Way back in 1968 a young Cambridge University centre had to act as clerk to the British & Irish Lions court. The uncompromising Cardiff prop John O’Shea acted as the Judge and meted out stiff fines and penalties to his fellow players.
These days, Gerald Davies has graduated to the role of Lions Team manager, yet the tradition of players’ courts is being upheld on the 2009 tour. A little bit of fun goes a long, long way on tour and would-be lawyer Alun-Wyn Jones has been given the task of acting as the Judge.
So far, so good. Nobody has escaped his extensive fining system.
“I’m not a liberal judge and don’t give anyone any slack,” he pointed out this week. “There is no point – and it makes the kitty larger.”

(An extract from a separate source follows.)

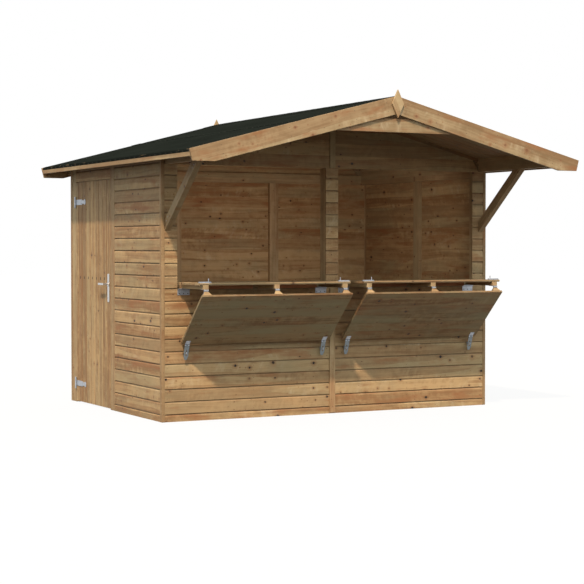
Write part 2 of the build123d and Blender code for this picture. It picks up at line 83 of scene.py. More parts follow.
# ---- studio --------------------------------------------------------------------------------------
CAMERA_PLACE = (-6.2756, -11.8405, 1.3513)
CAMERA_DIP = 1.648      # degrees below level
CAMERA_TURN = -27.725   # degrees from the stall's front
SUN_WAY = (0.46, 0.623, -1.0)
FLOOR = 60.0            # half the floor's side, in metres
FLOOR_GLOW = 0.915      # how bright the floor shows to the camera


# ---- sizes and colours a user would change -------------------------------------------------------
def length(name, default, description, low=0.0):
    return FloatProperty(name=name, description=description, default=default, min=low, unit="LENGTH",
                         precision=4)


def amount(name, default, description, low=0.0):
    return FloatProperty(name=name, description=description, default=default, min=low)


def colour(name, default, description):
    return FloatVectorProperty(name=name, description=description, default=default, min=0.0, max=1.0,
                               size=3, subtype="COLOR")


class BoardSizes(bpy.types.PropertyGroup):
    """Sizes of the boards, their joints and their fixings."""
    lap_cover: length("Wall board cover", 0.0969, "Height that one wall board covers", 0.02)
    first_lap: length("First wall joint", 0.056, "Height of the lowest joint between two wall boards")
    v_cover: length("V-jointed cover", 0.096, "Width that one board of the door or roof covers", 0.02)
    tight_cover: length("Tight cover", 0.0985, "Width that one board of the counters or gables covers", 0.02)
    gap: length("Joint gap", 0.0036, "Open gap between two wall boards")
    chamfer_height: length("Chamfer height", 0.013, "Height of the slope at a wall board's upper edge")
    chamfer_depth: length("Chamfer depth", 0.0065, "Depth of that slope")
    v_joint: length("V joint", 0.0058, "Width and depth of the bevels at a V joint")
    arris: length("Arris", 0.0016, "Softened edges of planed timber")
    nail_head: length("Nail head", 0.0021, "Radius of a wall nail's head")
    clout_head: length("Clout head", 0.0045, "Radius of a felt nail's head")
    screw_head: length("Screw head", 0.0038, "Radius of a hinge screw's head")
    seed: IntProperty(name="Seed", description="Changes the boards' grain and colours", default=7, min=0)


class StallColours(bpy.types.PropertyGroup):
    """Colours of the timber, felt and metal."""
    wall_light: colour("Wall boards, light", (0.455, 0.292, 0.139), "Early growth of the wall boards")
    wall_dark: colour("Wall boards, dark", (0.245, 0.136, 0.057), "Late growth of the wall boards")
    trim_light: colour("Trims, light", (0.440, 0.304, 0.159), "Early growth of the planed trims")
    trim_dark: colour("Trims, dark", (0.266, 0.168, 0.079), "Late growth of the planed trims")
    barge_light: colour("Bargeboards, light", (0.368, 0.256, 0.136), "Early growth of the bargeboards")
    barge_dark: colour("Bargeboards, dark", (0.214, 0.132, 0.061), "Late growth of the bargeboards")
    frame_light: colour("Framing, light", (0.43, 0.285, 0.150), "Early growth of the framing")
    frame_dark: colour("Framing, dark", (0.245, 0.148, 0.070), "Late growth of the framing")
    roof_light: colour("Roof boards, light", (0.235, 0.136, 0.058), "Early growth of the roof boards")
    roof_dark: colour("Roof boards, dark", (0.115, 0.062, 0.025), "Late growth of the roof boards")
    # The back rails' colours, named for heartwood: their red is painted warm bounce light of the deep shade under the
    # counters.
    heart_light: colour("Back rail, light", (0.58, 0.26, 0.13), "Early growth of the counters' back rails")
    heart_dark: colour("Back rail, dark", (0.34, 0.13, 0.055), "Late growth of the counters' back rails")
    knot: colour("Knots", (0.012, 0.0075, 0.005), "Heart of a knot")
    sound_knot: colour("Sound knots", (0.19, 0.085, 0.037), "Knots of the bargeboards")
    halo: colour("Knot halo", (0.275, 0.118, 0.046), "Resin-rich wood round a knot")
    treatment: colour("Treatment", (0.27, 0.225, 0.125), "Green tint of the preservative")
    sapwood: colour("Sapwood", (0.62, 0.50, 0.33), "Pale blotches on the sapwood")
    felt: colour("Felt", (0.0105, 0.0126, 0.0106), "Mineral surface of the roof felt")
    zinc: colour("Zinc", (0.55, 0.585, 0.64), "Galvanised steel")
    # A darker copy of the zinc, for the hasps and the counters' screws.
    worn_zinc: colour("Hasps", (0.25, 0.275, 0.285), "Dull, darker zinc of the hasps")
    satin: colour("Door furniture", (0.66, 0.66, 0.66), "Satin steel of the door's handle")
    nail: colour("Nails", (0.055, 0.043, 0.035), "Weathered nail heads")
    rust: colour("Rust", (0.026, 0.014, 0.009), "Rusted nail heads in the door")


class StudioLight(bpy.types.PropertyGroup):
    """Lamps, surroundings and camera."""
    sun_strength: amount("Sun", 4.1, "Strength of the key light")
    sun_colour: colour("Sun colour", (1.0, 0.83, 0.665), "Colour of the key light")
    sun_angle: FloatProperty(name="Sun angle", description="Softness of the shadows", default=math.radians(2.2),
                             min=0, subtype="ANGLE")
    sky_strength: amount("Sky", 0.98, "Strength of the soft fill")
    front_strength: amount("Front", 0.52, "Extra fill from before the counters")
    sky_colour: colour("Sky colour", (0.93, 1.0, 1.0), "Colour of the soft fill")
    inside_power: amount("Inside", 11.5, "Power of the soft lamp inside the stall")
    inside_colour: colour("Inside colour", (1.0, 0.88, 0.80), "Colour of the lamp inside the stall")
    lens: amount("Lens", 98.32, "Focal length in millimetres", 1.0)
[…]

Some of the money raised will be donated to charity, but the rest is destined for an end of tour event. But what has been the best fine to date.
“The favourite fine so far was to Brian O’Driscoll. We were at a event at the British Embassy and there was a pool that was covered,” explained Jones.
“I can reveal that as great and talented a player as Brian is not even he can walk on water. He tried his best to walk across the cover, but he got his feet wet. I had to fine him for not being able to walk on water – it was quite a shock to many of us!”
The players have been assigned many positions off the field, but one who has found himself a little bit out in the cold and lacking responsibility is Leinster and Ireland No 8 Jamie Heaslip.
Why? Well it all goes back to an incident during last season’s RBS Six Nations Championship when he turned down a gilt edged opportunity for his team mates. Let him take up the story.
“I was watching a Leinster Schools game at my old college, Newbridge, and we weren’t doing very well. I got a call on the phone and it was asking me whether or not I’d like Snow Patrol to do a private gig for the Irish team,” admitted Heaslip.
“I was a bit grumpy at the time and I turned them down. It didn’t take long for me to be sacked a chairman of the Social Committee.
“I had to write a letter of apology and pay a big fine. I also had to sing a song in front of the whole team as a punishment.”
The Lions mascot is on its way back into the grip of Munster and Ireland centre Keith Earls following the announcement that Leigh Halfpenny will be heading home.
The 21-year-old Earls had to look after ‘Lenny’ for the first week while the 20-year-old Halfpenny underwent treatment at home for his thigh muscle injury. But following the unfortunate news that Halfpenny will be returning home with a recurrence of his thigh injury the mascot will return to Earls for safekeeping.
It is not an easy job looking after the mascot 24 hours a day, as Halfpenny can testify. “He kept on going missing and I was getting fined for not looking after him.”